MATERIAL PROVIDED.
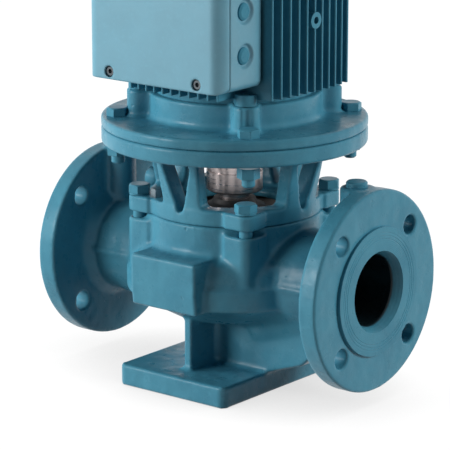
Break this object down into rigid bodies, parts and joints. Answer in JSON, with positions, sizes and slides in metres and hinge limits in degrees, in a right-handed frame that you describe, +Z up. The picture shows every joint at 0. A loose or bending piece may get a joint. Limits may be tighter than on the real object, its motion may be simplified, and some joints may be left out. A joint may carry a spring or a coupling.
{
  "type": "in-line circulation pump",
  "caption": "In-line circulation pump: flanged volute casing on a foot, open lantern, and an upright finned electric motor with terminal box and fan cowl.",
  "frame": {"origin": "middle of the foot's underside, on the motor axis", "axes": "+Z up along the motor shaft, +X along the pipe towards the suction flange, -Y towards the terminal box"},
  "size_m": [0.33, 0.245, 0.53],
  "materials": {
    "casting_paint": "satin paint",
    "fastener_paint": "satin paint",
    "motor_paint": "satin paint",
    "cover_paint": "satin paint",
    "cowl_paint": "satin paint",
    "bare_iron": "machined",
    "bright_steel": "bright",
    "dark_steel": "black oxide",
    "shaft_steel": "turned",
    "bearing_steel": "ground",
    "bronze": "machined",
    "copper_seal": "bright",
    "gasket": "fibre",
    "rubber": "matt",
    "ceramic": "lapped",
    "carbon": "lapped",
    "spring_steel": "drawn wire",
    "lamination": "stacked sheet",
    "winding": "varnished",
    "cage": "die cast",
    "fan_plastic": "moulded",
    "board": "moulded",
    "terminal_brass": "bright"
  },
  "bodies": {
    "pump_body": {"pump_casing": "casting_paint", "wear_ring": "bronze", "casing_gasket": "gasket", "gauge_plugs": "fastener_paint", "gauge_plug_rings": "copper_seal", "seal_cover": "bare_iron", "seal_seat": "ceramic", "seat_cup": "rubber", "lantern": "casting_paint", "jacking_screws": "bright_steel", "lug_bolts": "dark_steel", "lug_washers": "bright_steel", "flange_bolts": "fastener_paint", "flange_washers": "bright_steel", "flange_nuts": "fastener_paint", "drive_end_shield": "casting_paint", "shield_screws": "dark_steel", "lip_seal": "rubber", "front_bearing_outer": "bearing_steel", "bearing_circlip": "dark_steel", "motor_frame": "motor_paint", "stator_core": "lamination", "stator_windings": "winding", "rear_shield": "motor_paint", "rear_shield_screws": "dark_steel", "rear_bearing_outer": "bearing_steel", "wave_spring": "bright_steel", "fan_cowl": "cowl_paint", "cowl_screws": "bright_steel", "terminal_box": "motor_paint", "box_screws": "bright_steel", "cover_gasket": "rubber", "terminal_cover": "cover_paint", "cover_screws": "bright_steel", "entry_plugs": "fastener_paint", "terminal_board": "board", "board_screws": "bright_steel", "terminal_studs": "terminal_brass", "terminal_links": "terminal_brass"},
    "rotor": {"motor_shaft": "shaft_steel", "motor_key": "bright_steel", "rotor_core": "lamination", "rotor_end_rings": "cage", "front_bearing_inner": "bearing_steel", "rear_bearing_inner": "bearing_steel", "fan": "fan_plastic", "fan_circlip": "dark_steel", "pump_shaft": "shaft_steel", "hub_grub_screws": "dark_steel", "slinger": "rubber", "seal_head": "carbon", "seal_spring": "spring_steel", "impeller": "bronze", "impeller_key": "bright_steel", "impeller_washer": "bright_steel", "impeller_nut": "bright_steel"},
    "front_balls": {"front_ball_set": "bearing_steel"},
    "rear_balls": {"rear_ball_set": "bearing_steel"}
  },
  "joints": [
    {"name": "rotor_spin", "type": "hinge", "parent": "pump_body", "child": "rotor", "pos_m": [0, 0, 0.3], "axis": [0, 0, 1], "continuous": true},
    {"name": "front_ball_spin", "type": "hinge", "parent": "pump_body", "child": "front_balls", "pos_m": [0, 0, 0.258], "axis": [0, 0, 1], "continuous": true},
    {"name": "rear_ball_spin", "type": "hinge", "parent": "pump_body", "child": "rear_balls", "pos_m": [0, 0, 0.4495], "axis": [0, 0, 1], "continuous": true}
  ],
  "couplings": [
    {"joint": "front_ball_spin", "follows": "rotor_spin", "ratio": 0.3983},
    {"joint": "rear_ball_spin", "follows": "rotor_spin", "ratio": 0.3974}
  ]
}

THE REQUEST.
Reproduce the listing above word for word.

RESPONSE TO THIS EXERCISE.
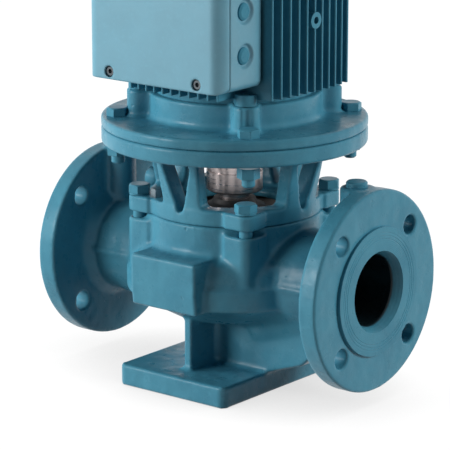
Break this object down into rigid bodies, parts and joints. Answer in JSON, with positions, sizes and slides in metres and hinge limits in degrees, in a right-handed frame that you describe, +Z up. The picture shows every joint at 0. A loose or bending piece may get a joint. Limits may be tighter than on the real object, its motion may be simplified, and some joints may be left out. A joint may carry a spring or a coupling.
{
  "type": "in-line circulation pump",
  "caption": "In-line circulation pump: flanged volute casing on a foot, open lantern, and an upright finned electric motor with terminal box and fan cowl.",
  "frame": {"origin": "middle of the foot's underside, on the motor axis", "axes": "+Z up along the motor shaft, +X along the pipe towards the suction flange, -Y towards the terminal box"},
  "size_m": [0.33, 0.245, 0.53],
  "materials": {
    "casting_paint": "satin paint",
    "fastener_paint": "satin paint",
    "motor_paint": "satin paint",
    "cover_paint": "satin paint",
    "cowl_paint": "satin paint",
    "bare_iron": "machined",
    "bright_steel": "bright",
    "dark_steel": "black oxide",
    "shaft_steel": "turned",
    "bearing_steel": "ground",
    "bronze": "machined",
    "copper_seal": "bright",
    "gasket": "fibre",
    "rubber": "matt",
    "ceramic": "lapped",
    "carbon": "lapped",
    "spring_steel": "drawn wire",
    "lamination": "stacked sheet",
    "winding": "varnished",
    "cage": "die cast",
    "fan_plastic": "moulded",
    "board": "moulded",
    "terminal_brass": "bright"
  },
  "bodies": {
    "pump_body": {"pump_casing": "casting_paint", "wear_ring": "bronze", "casing_gasket": "gasket", "gauge_plugs": "fastener_paint", "gauge_plug_rings": "copper_seal", "seal_cover": "bare_iron", "seal_seat": "ceramic", "seat_cup": "rubber", "lantern": "casting_paint", "jacking_screws": "bright_steel", "lug_bolts": "dark_steel", "lug_washers": "bright_steel", "flange_bolts": "fastener_paint", "flange_washers": "bright_steel", "flange_nuts": "fastener_paint", "drive_end_shield": "casting_paint", "shield_screws": "dark_steel", "lip_seal": "rubber", "front_bearing_outer": "bearing_steel", "bearing_circlip": "dark_steel", "motor_frame": "motor_paint", "stator_core": "lamination", "stator_windings": "winding", "rear_shield": "motor_paint", "rear_shield_screws": "dark_steel", "rear_bearing_outer": "bearing_steel", "wave_spring": "bright_steel", "fan_cowl": "cowl_paint", "cowl_screws": "bright_steel", "terminal_box": "motor_paint", "box_screws": "bright_steel", "cover_gasket": "rubber", "terminal_cover": "cover_paint", "cover_screws": "bright_steel", "entry_plugs": "fastener_paint", "terminal_board": "board", "board_screws": "bright_steel", "terminal_studs": "terminal_brass", "terminal_links": "terminal_brass"},
    "rotor": {"motor_shaft": "shaft_steel", "motor_key": "bright_steel", "rotor_core": "lamination", "rotor_end_rings": "cage", "front_bearing_inner": "bearing_steel", "rear_bearing_inner": "bearing_steel", "fan": "fan_plastic", "fan_circlip": "dark_steel", "pump_shaft": "shaft_steel", "hub_grub_screws": "dark_steel", "slinger": "rubber", "seal_head": "carbon", "seal_spring": "spring_steel", "impeller": "bronze", "impeller_key": "bright_steel", "impeller_washer": "bright_steel", "impeller_nut": "bright_steel"},
    "front_balls": {"front_ball_set": "bearing_steel"},
    "rear_balls": {"rear_ball_set": "bearing_steel"}
  },
  "joints": [
    {"name": "rotor_spin", "type": "hinge", "parent": "pump_body", "child": "rotor", "pos_m": [0, 0, 0.3], "axis": [0, 0, 1], "continuous": true},
    {"name": "front_ball_spin", "type": "hinge", "parent": "pump_body", "child": "front_balls", "pos_m": [0, 0, 0.258], "axis": [0, 0, 1], "continuous": true},
    {"name": "rear_ball_spin", "type": "hinge", "parent": "pump_body", "child": "rear_balls", "pos_m": [0, 0, 0.4495], "axis": [0, 0, 1], "continuous": true}
  ],
  "couplings": [
    {"joint": "front_ball_spin", "follows": "rotor_spin", "ratio": 0.3983},
    {"joint": "rear_ball_spin", "follows": "rotor_spin", "ratio": 0.3974}
  ]
}